Dr Karl Kruszelnicki, who presented the award, thinks the student’s insight puts him ahead of many adults.

“So we’ve got an 11-year-old person who’s made an observation, accidental observation, then formed a hypothesis and then tested it out as opposed to certain radio jocks who’ll say, gee, it was warm now and it’s colder tonight, therefore there’s no such thing as global warming,” he said.

This is the scientific method in action – ask the question, formulate an answer, devise a test for your answer. That’s what many US states don’t want schools to teach anymore because it’s ‘controversial’.

[BTW, the headlines at ABC can be better than the stories. Humor, for a given meaning of humor, is not discouraged.]


1 Steve Bates { 08.30.12 at 12:59 am }

Good on Australia!

I’ve been reading books and thinking… an unpopular combination in America today. I noticed our local public library, which is on the whole not horrible, has multiple copies of several of Tim LaHaye’s novels in my local branch library alone, but only about four of Richard Dawkins’s books… in the whole HPL system. I’m reading Brian Greene’s popular books, in order; I’m now on The Fabric of the Cosmos… I bought two of his books and received one as a gift, because HPL can’t bother to have sufficient copies of books by one of the finest… and most approachable… science writers in the world today.

Bryan, when you and I were young, American science was great, and I’m not using the term casually. Now, with all the god-botherers in positions of power, it feels as if we’re not even half trying. This isn’t going to cut it. I don’t like the sound of the labels sure to come: America the third-world nation. America the has-been. America the ignorant.

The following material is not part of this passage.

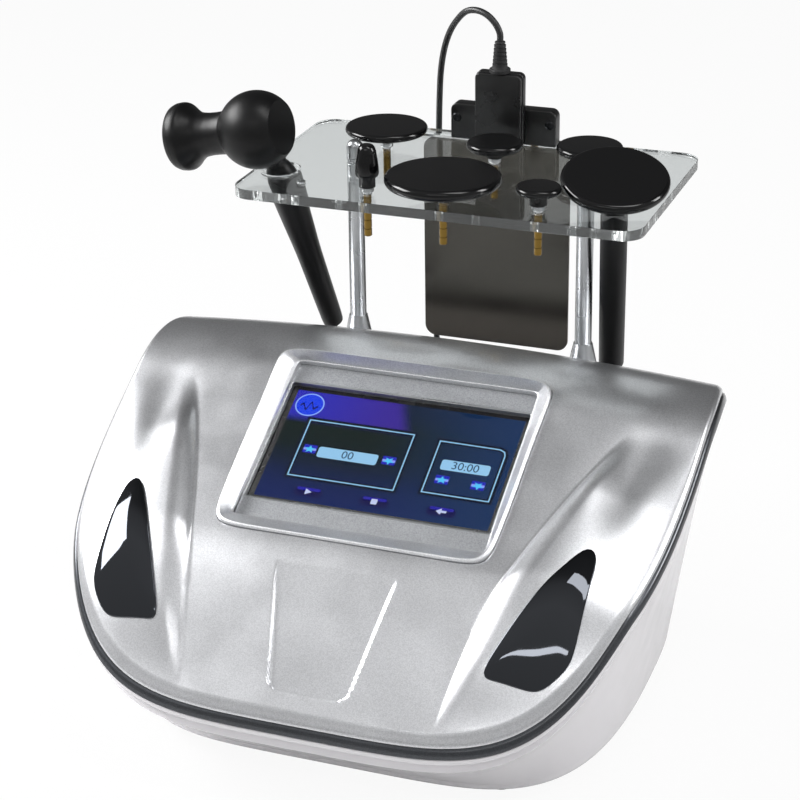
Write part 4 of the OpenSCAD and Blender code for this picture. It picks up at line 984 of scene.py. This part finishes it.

I’ve been trying to think of how to reverse the trend, and wondering if we could sell science as magic: “You think Harry Potter is mystifying? Try quantum entanglement!” Something has to inspire the kids, and Bill Nye, as good as he is, is getting old along with the rest of us…

2 Bryan { 08.30.12 at 11:38 am }

Arthur C. Clarke’s Third Law: “Any sufficiently advanced technology is indistinguishable from magic.”

We just need to sell it that way. I’ve done it with clients who say they want to understand something, but really don’t and are wasting my time without being willing to pay for it.

If they persist, I start them on the road of binary math and transistors as switches. I had a board rigged with toggle switches and LEDs to form a half-adder, then a board using relays, one using transistors, and then a half-adder chip. Too many preferred ‘magic’.

When they made all of the science toys ‘safe’ for kids, they took the fun out. Creating messes and having exciting things happen was what made science interesting. No one wants to take a risk any more, so we are sliding back into the ‘dark ages’ of Puritanism.